Vi o filme um dia depois de terminar o livro (não, não tinha visto ainda). A fotografia é muito bonita, a reconstituição da época é excelente, as atuações são impecáveis. Fica faltando, porém, a aura brumosa e meditativa do livro. Falta o lento desvelar da mente de Steven. Tudo é mais óbvio e imediato na tela. Provavelmente isso é inevitável, dadas as diferenças entre as mídias, mas o livro sai ganhando por ser mais sutil.

Estrelinhas no caderno: 5 estrelas para o livro, 4 estrelas para o filme.

Escola de contos eróticos para viúvas

Livro da vez: “Escola de contos eróticos para viúvas”, de Balli Kaur Jaswal.

Tag Inéditos de fevereiro de 2020. Cancelei a Tag há um ano e ainda tenho dois livros para ler (além deste, que li semana passada).

Nikki é uma jovem britânica nascida em uma família indiana e tenta conciliar essas duas influências, duas formas distintas de ser mulher e de estar no mundo. Culpa-se pelo desgosto causado aos pais ao abandonar a faculdade de direito, mas está determinada a descobrir seu próprio caminho. Inesperadamente, ele a leva a dar aulas de inglês para mulheres punjabi – aulas que logo se transformam em confidências de fantasias eróticas. Nikki se vê envolvida pela comunidade e interessada nos segredos que ela guarda, que incluem até mortes de moças punjabi.

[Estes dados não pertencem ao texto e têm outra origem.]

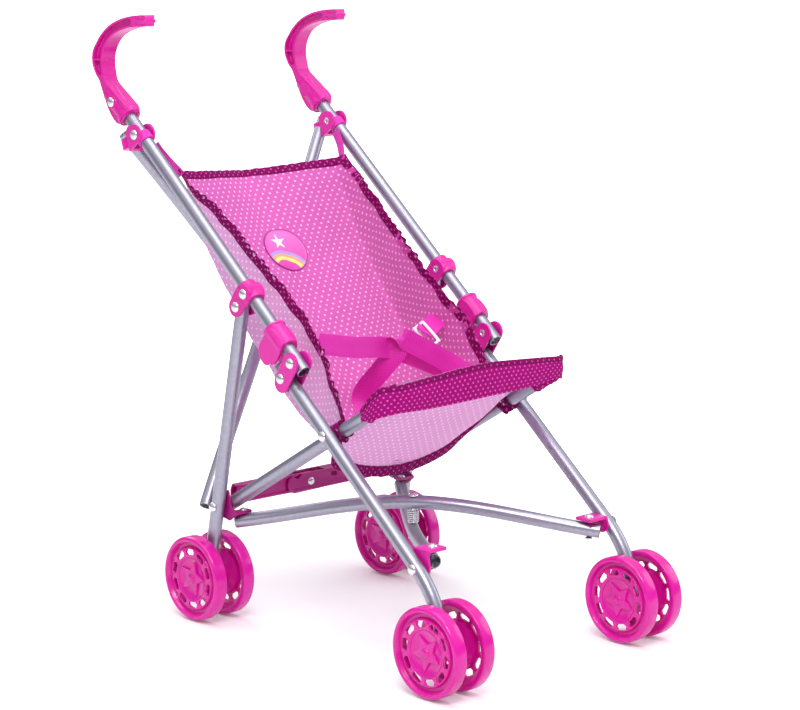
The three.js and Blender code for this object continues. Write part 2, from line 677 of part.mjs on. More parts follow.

O livro segue uma fórmula, mas faz isso de forma eficiente. É muito bem escrito, a história e os personagens cativam. Vi-me interessada em Nikki e nas demais mulheres, fiquei curiosa pela cultura punjabi e fascinada pelas misturas e colidências. Dá para dizer que, para Nikki, a cultura britânica triunfa (o que pode ser alvo de críticas dos mais ciosos), mas ela sai diferente do outro lado, influenciada, amadurecida e bem resolvida.

A própria autora é o resultado da mistura de influências punjabi e dos diversos países onde viveu durante a infância e juventude, o que para mim torna o livro ainda mais interessante. Um dos melhores do ano em que assinei a Tag Inéditos.